For instance, retail customers who rely on personal banking services may need more immediate and clear communications on service disruptions that affect their ability to carry out daily transactions.
However, corporate customers depending on an FI for payroll processing may prefer a tailored communication strategy that provides detailed information on expected resolution times and alternative solutions.
Continuously testing communication protocols is essential to ensure they work as expected during a crisis.
The way forward
As the digital banking landscape continues to evolve, FIs in Southeast Asia must adapt their approach to risk management.

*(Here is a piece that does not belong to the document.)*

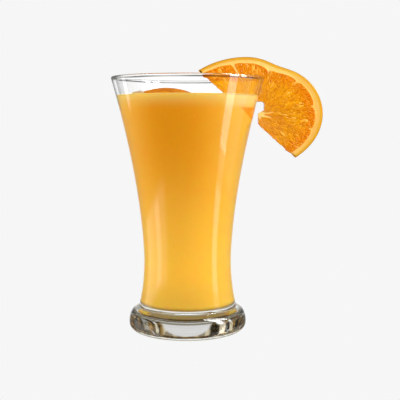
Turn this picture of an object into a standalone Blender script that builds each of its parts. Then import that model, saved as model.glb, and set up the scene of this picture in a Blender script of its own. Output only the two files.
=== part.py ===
"""A flared glass of orange juice with a half slice of orange hung on its rim.

The glass stands on the XY plane with its axis on Z. The slice hangs on the rim at +X, in the XZ plane,
and a wedge of orange floats in the juice with its peel up. Lengths are in metres.
"""

import math

import bmesh
import bpy

MM = 0.001
GAP = 0.3 * MM  # clearance between pieces that touch

# The glass: a thick foot, a waist above it, and a wall that flares to the rim.
GLASS_HEIGHT = 130 * MM
RIM_RADIUS = 38.9 * MM
WAIST_RADIUS = 22.6 * MM
WAIST_HEIGHT = 36 * MM
FLARE_POWER = 1.63  # how late the wall opens out towards the rim
FLOOR_HEIGHT = 13.2 * MM  # top of the solid foot, inside
FLOOR_CORNER = 2.6 * MM
RIM_WALL = 1.9 * MM
FLOOR_WALL = 2.6 * MM
NECK_HEIGHT = 12.4 * MM  # crease where the wall meets the foot
NECK_RADIUS = 25.3 * MM
FOOT_RADIUS = 30.4 * MM
FOOT_WIDEST_HEIGHT = 4.6 * MM
FOOT_CONTACT_RADIUS = 25.4 * MM
SHOULDER_HEIGHT = 12 * MM  # top of the foot's round shoulder
SHOULDER_START = 78  # degrees up from its widest point, where the shoulder leaves the crease
TURN_STEPS = 64

# The juice and its meniscus, the narrow rim that climbs the wall.
JUICE_LEVEL = 120.6 * MM
MENISCUS_HEIGHT = 0.9 * MM
MENISCUS_WIDTH = 2.4 * MM
MENISCUS_POWER = 2.5  # how late the surface turns up towards the wall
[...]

Hooi Lam suggested that “transitioning to a more proactive and forward-looking approach could be the way forward. Accepting that disruptions are a certainty rather than a possibility allows that mindset change for service resiliency.”
This shift in mindset requires strategic investments in operational resilience, including overcoming identified vulnerabilities and fostering a culture of resilience within the organisation.
Dato’ Megat advised that an immediate strategic investment FIs could consider is investing in overcoming the vulnerabilities identified through their Business Continuity Management and Operational Readiness Review (for Digital Banks) to begin fostering a culture of resiliency.
From a technological standpoint, EY recommended that FIs invest in integrated operational risk management tools and capabilities that focus on service delivery and map multiple methods and processes to restore or maintain service uptime.
As the region embraces digital banking, adapting, innovating, and prioritising operational resilience will be crucial to success in this dynamic and evolving landscape.
By working together and learning from past disruptions, Southeast Asia’s banking sector can emerge stronger, more resilient, and better equipped to meet the needs of its customers in the digital age.